This story appears in the Sept. 3 print edition of Transport Topics.
Shippers and truckers are urging officials of the International Longshoremen’s Association and the United States Maritime Alliance to restart contract discussions so that the just-beginning fall freight shipping season won’t be disrupted.
The National Retail Federation, the National Industrial Transportation League and American Trucking Associations’ Intermodal Motor Carriers Conference are among the groups calling for the immediate resumption of contract talks.
The United States Maritime Alliance is also known as USMX.
If a new deal is not reached by Sept. 30, workers at ports along the East Coast and Gulf Coast could strike. Talks between the ILA and USMX, which represents management, broke off in Florida late last month with no date set for a resumption of the negotiations.
Amid the uncertainty, shippers continue to gear up for their busiest season as holiday-related retail goods arrive in the United States this month.
In an Aug. 27 letter, Matthew Shay, CEO of NRF, said both sides should “stay at the negotiating table until a final deal is reached. Failure to reach agreement will lead to supply-chain disruptions which could seriously harm the U.S. economy.”
“The news out of Florida last week certainly raises everyone’s concern and heightens the importance of having contingencies in place to meet disruptions that would affect supply chains in the event of a work stoppage,” Peter Gatti, executive vice president of NITL, told Transport Topics on Aug. 27.
ILA members handle about one-third of all U.S. containerized freight, which come through the ports on the East and Gulf coasts, according to the American Association of Port Authorities.
Business at East Coast ports rose at a 5.5% pace in the first half of 2012, compared with a year earlier, while the rise on the West Coast was only 3%.
The Port of New York and New Jersey, the third-largest U.S. facility behind only Los Angeles and Long Beach, Calif., processes more than 30% all of traffic coming through East and Gulf Coast ports.
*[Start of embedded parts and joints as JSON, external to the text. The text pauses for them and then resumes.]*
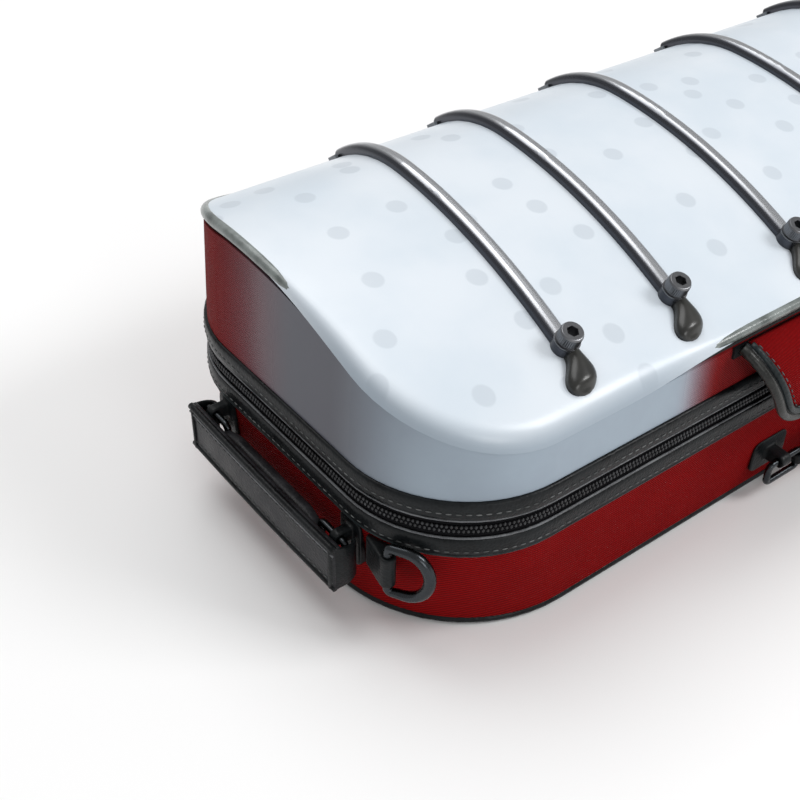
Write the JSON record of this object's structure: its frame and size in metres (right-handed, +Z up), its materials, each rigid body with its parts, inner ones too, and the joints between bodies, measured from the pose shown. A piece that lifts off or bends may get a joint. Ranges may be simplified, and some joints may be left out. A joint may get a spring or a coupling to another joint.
{
  "type": "violin case",
  "caption": "Oblong violin case with an arched ribbed hard lid, zipped canvas base, handles, strap rings, front flap and padded interior.",
  "frame": {"origin": "middle of the flat bottom panel, on the surface the case lies on", "axes": "+X along the case's length towards the end without the handle, -Y out of the front wall with the flap and carrying handle, +Z up through the lid"},
  "size_m": [0.8235, 0.2907, 0.1829],
  "materials": {
    "shell_foam": "matte",
    "hard_top": "gloss",
    "canvas_red": "matte",
    "floor_board": "matte",
    "piping_black": "satin",
    "piping_grey": "satin",
    "leather_black": "satin",
    "leather_teal": "satin",
    "leather_grey": "satin",
    "zip_tape": "matte",
    "zip_coil": "satin",
    "aluminium": "satin",
    "steel_dark": "polished",
    "steel_bright": "polished",
    "rubber_grey": "satin",
    "bracket_grey": "satin",
    "plush": "matte",
    "plush_foam": "matte",
    "brass": "polished"
  },
  "bodies": {
    "base": {"bottom_panel": "floor_board", "base_piping": "piping_black", "base_shell": "shell_foam", "base_cover": "canvas_red", "base_lining": "plush", "lower_binding": "leather_black", "lower_zip_tape": "zip_tape", "lower_zip_coil": "zip_coil", "base_hinge_leaves": "steel_dark", "hinge_pins": "steel_bright", "base_rear_feet": "rubber_grey", "handle_lugs": "leather_black", "end_handle_lugs": "leather_black", "strap_tab_left": "leather_black", "strap_tab_right": "leather_black", "well_block": "plush_foam", "well_cushions": "plush_foam", "neck_cradle": "plush_foam", "neck_strap": "plush", "accessory_box": "plush_foam"},
    "lid": {"lid_shell": "shell_foam", "lid_dome": "shell_foam", "lid_cover": "canvas_red", "lid_top_panel": "hard_top", "lid_piping": "piping_grey", "lid_lining": "plush", "upper_zip_coil": "zip_coil", "upper_zip_tape": "zip_tape", "upper_binding": "leather_black", "rib_1": "aluminium", "rib_2": "aluminium", "rib_3": "aluminium", "rib_4": "aluminium", "rib_5": "aluminium", "rib_6": "aluminium", "rib_7": "aluminium", "rib_pads": "rubber_grey", "rib_screws": "steel_bright", "rib_brackets": "bracket_grey", "lid_hinge_leaves": "steel_dark", "lid_rear_feet": "rubber_grey", "flap_hem": "leather_black", "bow_blocks": "plush_foam", "bow_tip_pockets": "plush_foam"},
    "flap": {"flap_panel": "canvas_red", "flap_binding": "leather_teal"},
    "slider_left": {"slider_left": "steel_bright"},
    "slider_right": {"slider_right": "steel_bright"},
    "pull_left": {"pull_left": "steel_bright"},
    "pull_right": {"pull_right": "steel_bright"},
    "handle": {"handle_grip": "leather_teal", "handle_links": "steel_bright"},
    "end_handle": {"end_handle_grip": "leather_grey", "end_handle_links": "steel_bright"},
    "strap_ring_left": {"strap_ring_left": "steel_dark"},
    "strap_ring_right": {"strap_ring_right": "steel_dark"},
    "accessory_lid": {"accessory_lid": "plush", "accessory_pull": "leather_black"},
    "bow_spinner_front": {"bow_spinner_front": "brass"},
    "bow_spinner_rear": {"bow_spinner_rear": "brass"}
  },
  "joints": [
    {"name": "lid_hinge", "type": "hinge", "parent": "base", "child": "lid", "pos_m": [0, 0.1344, 0.083], "axis": [-1, 0, 0], "range_deg": [0, 100]},
    {"name": "flap_hinge", "type": "hinge", "parent": "lid", "child": "flap", "pos_m": [0, -0.133, 0.128], "axis": [-1, 0, 0], "range_deg": [0, 110]},
    {"name": "zip_slide_left", "type": "slide", "parent": "base", "child": "slider_left", "axis": [-1, 0, 0], "range_m": [0, 0.54]},
    {"name": "zip_slide_right", "type": "slide", "parent": "base", "child": "slider_right", "axis": [1, 0, 0], "range_m": [0, 0.055]},
    {"name": "pull_hinge_left", "type": "hinge", "parent": "slider_left", "child": "pull_left", "pos_m": [0.232, -0.1385, 0.086], "axis": [-1, 0, 0], "range_deg": [0, 160]},
    {"name": "pull_hinge_right", "type": "hinge", "parent": "slider_right", "child": "pull_right", "pos_m": [0.262, -0.1385, 0.086], "axis": [-1, 0, 0], "range_deg": [0, 160]},
    {"name": "handle_swing", "type": "hinge", "parent": "base", "child": "handle", "pos_m": [0, -0.14, 0.0255], "axis": [-1, 0, 0], "range_deg": [0, 110]},
    {"name": "end_handle_swing", "type": "hinge", "parent": "base", "child": "end_handle", "pos_m": [-0.409, 0, 0.056], "axis": [0, 1, 0], "range_deg": [0, 90]},
    {"name": "strap_ring_swing_left", "type": "hinge", "parent": "base", "child": "strap_ring_left", "pos_m": [-0.40005, -0.0926, 0.052], "axis": [0, 0, -1], "range_deg": [0, 110]},
    {"name": "strap_ring_swing_right", "type": "hinge", "parent": "base", "child": "strap_ring_right", "pos_m": [0.40005, -0.0926, 0.052], "axis": [0, 0, 1], "range_deg": [0, 110]},
    {"name": "accessory_lid_hinge", "type": "hinge", "parent": "base", "child": "accessory_lid", "pos_m": [0.2525, 0, 0.0703], "axis": [0, -1, 0], "range_deg": [0, 95]},
    {"name": "bow_spinner_turn_front", "type": "hinge", "parent": "lid", "child": "bow_spinner_front", "pos_m": [0.19, -0.045, 0.13796], "axis": [0, 0, 1], "range_deg": [0, 90]},
    {"name": "bow_spinner_turn_rear", "type": "hinge", "parent": "lid", "child": "bow_spinner_rear", "pos_m": [0.19, 0.045, 0.14937], "axis": [0, 0, 1], "range_deg": [0, 90]}
  ]
}
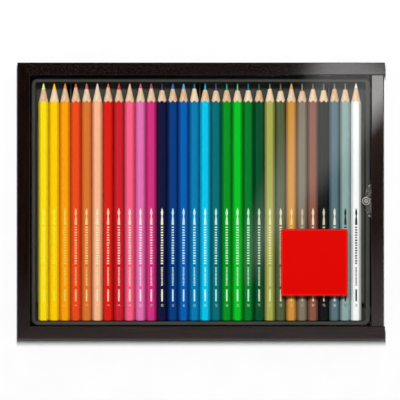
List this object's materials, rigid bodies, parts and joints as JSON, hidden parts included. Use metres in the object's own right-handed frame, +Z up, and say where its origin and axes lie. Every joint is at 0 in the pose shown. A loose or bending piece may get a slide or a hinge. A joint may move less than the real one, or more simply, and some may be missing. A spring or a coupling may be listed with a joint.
{
  "type": "pencil drawer box",
  "caption": "Shallow dark wooden case with a clear top and a side-opening drawer that holds coloured pencils in a ribbed tray.",
  "frame": {"origin": "middle of the case's underside, on the table", "axes": "+X to the end where the drawer comes out, +Y to the back, where the pencils point, +Z up"},
  "size_m": [0.271, 0.2038, 0.027],
  "materials": {
    "stained_wood": "dark brown-black stain under a satin varnish, open straight grain along each rail",
    "plain_wood": "bare hardwood, glued in the mitres",
    "stained_panel": "thin stained board, satin",
    "clear_sheet": "clear colourless sheet, polished, with sharp soft-box reflections",
    "red_label": "flat red printed self-adhesive paper",
    "grey_moulding": "dark grey moulded plastic, finely textured, matt",
    "nickel": "dull nickel plate",
    "steel": "bright turned steel",
    "pencil_01_paint": "gloss lacquer over wood, bare wood and a lead of the same colour at the point",
    "pencil_02_paint": "gloss lacquer over wood, bare wood and a lead of the same colour at the point",
    "pencil_03_paint": "gloss lacquer over wood, bare wood and a lead of the same colour at the point",
    "pencil_04_paint": "gloss lacquer over wood, bare wood and a lead of the same colour at the point",
    "pencil_05_paint": "gloss lacquer over wood, bare wood and a lead of the same colour at the point",
    "pencil_06_paint": "gloss lacquer over wood, bare wood and a lead of the same colour at the point",
    "pencil_07_paint": "gloss lacquer over wood, bare wood and a lead of the same colour at the point",
    "pencil_08_paint": "gloss lacquer over wood, bare wood and a lead of the same colour at the point",
    "pencil_09_paint": "gloss lacquer over wood, bare wood and a lead of the same colour at the point",
    "pencil_10_paint": "gloss lacquer over wood, bare wood and a lead of the same colour at the point",
    "pencil_11_paint": "gloss lacquer over wood, bare wood and a lead of the same colour at the point",
    "pencil_12_paint": "gloss lacquer over wood, bare wood and a lead of the same colour at the point",
    "pencil_13_paint": "gloss lacquer over wood, bare wood and a lead of the same colour at the point",
    "pencil_14_paint": "gloss lacquer over wood, bare wood and a lead of the same colour at the point",
    "pencil_15_paint": "gloss lacquer over wood, bare wood and a lead of the same colour at the point",
    "pencil_16_paint": "gloss lacquer over wood, bare wood and a lead of the same colour at the point",
    "pencil_17_paint": "gloss lacquer over wood, bare wood and a lead of the same colour at the point",
    "pencil_18_paint": "gloss lacquer over wood, bare wood and a lead of the same colour at the point",
    "pencil_19_paint": "gloss lacquer over wood, bare wood and a lead of the same colour at the point",
    "pencil_20_paint": "gloss lacquer over wood, bare wood and a lead of the same colour at the point",
    "pencil_21_paint": "gloss lacquer over wood, bare wood and a lead of the same colour at the point",
    "pencil_22_paint": "gloss lacquer over wood, bare wood and a lead of the same colour at the point",
    "pencil_23_paint": "gloss lacquer over wood, bare wood and a lead of the same colour at the point",
    "pencil_24_paint": "gloss lacquer over wood, bare wood and a lead of the same colour at the point",
    "pencil_25_paint": "gloss lacquer over wood, bare wood and a lead of the same colour at the point",
    "pencil_26_paint": "gloss lacquer over wood, bare wood and a lead of the same colour at the point",
    "pencil_27_paint": "gloss lacquer over wood, bare wood and a lead of the same colour at the point",
    "pencil_28_paint": "gloss lacquer over wood, bare wood and a lead of the same colour at the point",
    "pencil_29_paint": "gloss lacquer over wood, bare wood and a lead of the same colour at the point",
    "pencil_30_paint": "gloss lacquer over wood, bare wood and a lead of the same colour at the point"
  },
  "bodies": {
    "case": {"left_rail": "stained_wood", "back_rail": "stained_wood", "front_rail": "stained_wood", "mitre_splines": "plain_wood", "base_panel": "stained_panel", "window_pane": "clear_sheet", "square_label": "red_label"},
    "drawer": {"drawer_front": "stained_wood", "front_screws": "steel", "tray": "grey_moulding", "pencil_bed": "grey_moulding", "tie_plate": "nickel", "tie_screw": "steel", "tie_pins": "steel", "pencil_01": "pencil_01_paint", "pencil_02": "pencil_02_paint", "pencil_03": "pencil_03_paint", "pencil_04": "pencil_04_paint", "pencil_05": "pencil_05_paint", "pencil_06": "pencil_06_paint", "pencil_07": "pencil_07_paint", "pencil_08": "pencil_08_paint", "pencil_09": "pencil_09_paint", "pencil_10": "pencil_10_paint", "pencil_11": "pencil_11_paint", "pencil_12": "pencil_12_paint", "pencil_13": "pencil_13_paint", "pencil_14": "pencil_14_paint", "pencil_15": "pencil_15_paint", "pencil_16": "pencil_16_paint", "pencil_17": "pencil_17_paint", "pencil_18": "pencil_18_paint", "pencil_19": "pencil_19_paint", "pencil_20": "pencil_20_paint", "pencil_21": "pencil_21_paint", "pencil_22": "pencil_22_paint", "pencil_23": "pencil_23_paint", "pencil_24": "pencil_24_paint", "pencil_25": "pencil_25_paint", "pencil_26": "pencil_26_paint", "pencil_27": "pencil_27_paint", "pencil_28": "pencil_28_paint", "pencil_29": "pencil_29_paint", "pencil_30": "pencil_30_paint"}
  },
  "joints": [
    {"name": "drawer_slide", "type": "slide", "parent": "case", "child": "drawer", "axis": [1, 0, 0], "range_m": [0, 0.2]}
  ]
}
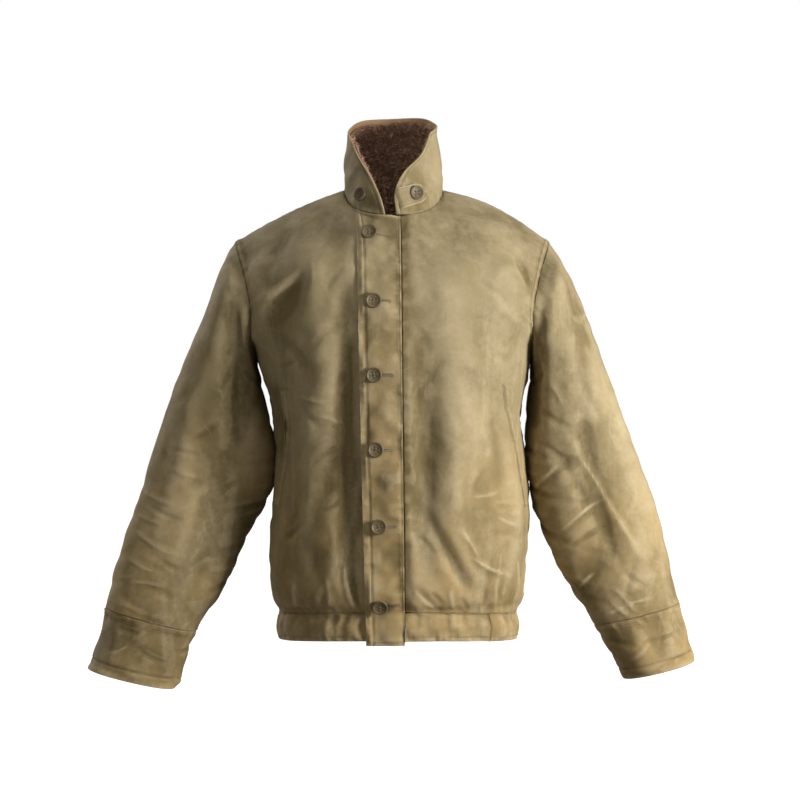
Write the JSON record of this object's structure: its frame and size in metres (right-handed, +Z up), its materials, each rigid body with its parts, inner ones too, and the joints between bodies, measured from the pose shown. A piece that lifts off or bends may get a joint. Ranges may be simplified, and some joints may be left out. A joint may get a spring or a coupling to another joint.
{
  "type": "waxed field jacket",
  "caption": "Short buttoned work jacket in waxed cotton with a pile-lined stand collar, throat tab, slanted welt pockets, hem band and turned cuffs, filled out with no wearer",
  "frame": {"origin": "in the neck opening, midway between the points where the shoulder seams meet the collar seam and level with them", "axes": "+Z up, the front faces -Y, the wearer's left is +X"},
  "size_m": [0.8389, 0.2728, 0.8032],
  "materials": {
    "shell_cloth": "worn waxed cotton, dull sheen",
    "pile": "short wool pile",
    "button": "satin"
  },
  "bodies": {
    "root": {"front_left": "shell_cloth", "front_right": "shell_cloth", "back": "shell_cloth", "hem_band_left_front": "shell_cloth", "hem_band_left_side": "shell_cloth", "hem_band_right": "shell_cloth", "hem_band_back": "shell_cloth", "sleeve_left": "shell_cloth", "sleeve_right": "shell_cloth", "cuff_left": "shell_cloth", "cuff_right": "shell_cloth", "collar": "shell_cloth", "collar_lining": "pile", "placket": "shell_cloth", "pocket_welt_left": "shell_cloth", "pocket_welt_right": "shell_cloth", "throat_tab": "shell_cloth", "button_1": "button", "button_2": "button", "button_3": "button", "button_4": "button", "button_5": "button", "button_6": "button", "button_collar_left": "button", "button_collar_right": "button"}
  },
  "joints": []
}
Truck shipments of international cargo in the New York/New Jersey area average about 7,500 a day, or 87% of landside moves, based on Port Authority statistics. The rest travels by rail.
“One has to have a high level of concern when they are not talking — they still have a lot to do,” said Curtis Whalen, executive director of IMCC. “People have done a lot of planning for the possible disruption. People are trying to hedge their bets.”
Jeffrey Bader, CEO of drayage fleet Golden Carriers, Hillside, N.J., was blunter.
“Every night I go to sleep and hope these guys make a deal,” he told TT. “Every morning I wake up and hope that I read in the paper that these guys have made a deal. Striking would hurt the entire East Coast at a time, hopefully, of an economic recovery.”
“Shippers are already diverting cargo to the West Coast instead of the East Coast,” said Ben Hackett, founder of Hackett Associates, whose Port Tracker Report forecasts September and October port volumes to rise about 10%.
“These numbers all show significant increases for the months when retailers will be bringing merchandise into the country for the crucial holiday season,” said Jon Gold, vice president of supply chain and Customs policy for the NRF.
“Some NRF members have told me they already enacted some contingency plans to either shift cargo to the West Coast or bring it in early to avoid a potential strike in October,” Gold told TT.
The negotiating tone turned on Aug. 22 when talks were halted, reversing reports from both sides in July that an agreement had been reached on key bargaining issues such as chassis maintenance and automation.
“USMX and its member companies are disappointed with the uncompromising stand the ILA leadership is taking in the negotiations,” the management group said in a web posting. “The ILA’s posture is contrary to the history of cooperation that has characterized these negotiations.”
The last work stoppage at East and Gulf Coast ports was in 1977. The last job action affecting trade occurred in October 2002, when International Longshore and Warehouse Union workers on the West Coast were locked out by the Pacific Maritime Association.
Management focused on payment of “royalties” for dock workers’ handling of container shipments, saying it was costing them $232 million annually and adding $15,500 per year to dock workers’ paychecks. USMX said those payments, which began in the 1960s as dock jobs were lost due to containerization, should be capped at current levels.
ILA workers average $124,318 annually in wages and benefits, and some make $368,000 annually, the management group said.
“The ILA is discouraged over the ‘take it or leave it’ approach by United States Maritime Alliance,” a union statement said. “USMX should stop the inflammatory rhetoric. USMX should recognize that it cannot change overnight benefits that were achieved over many years of collective bargaining.”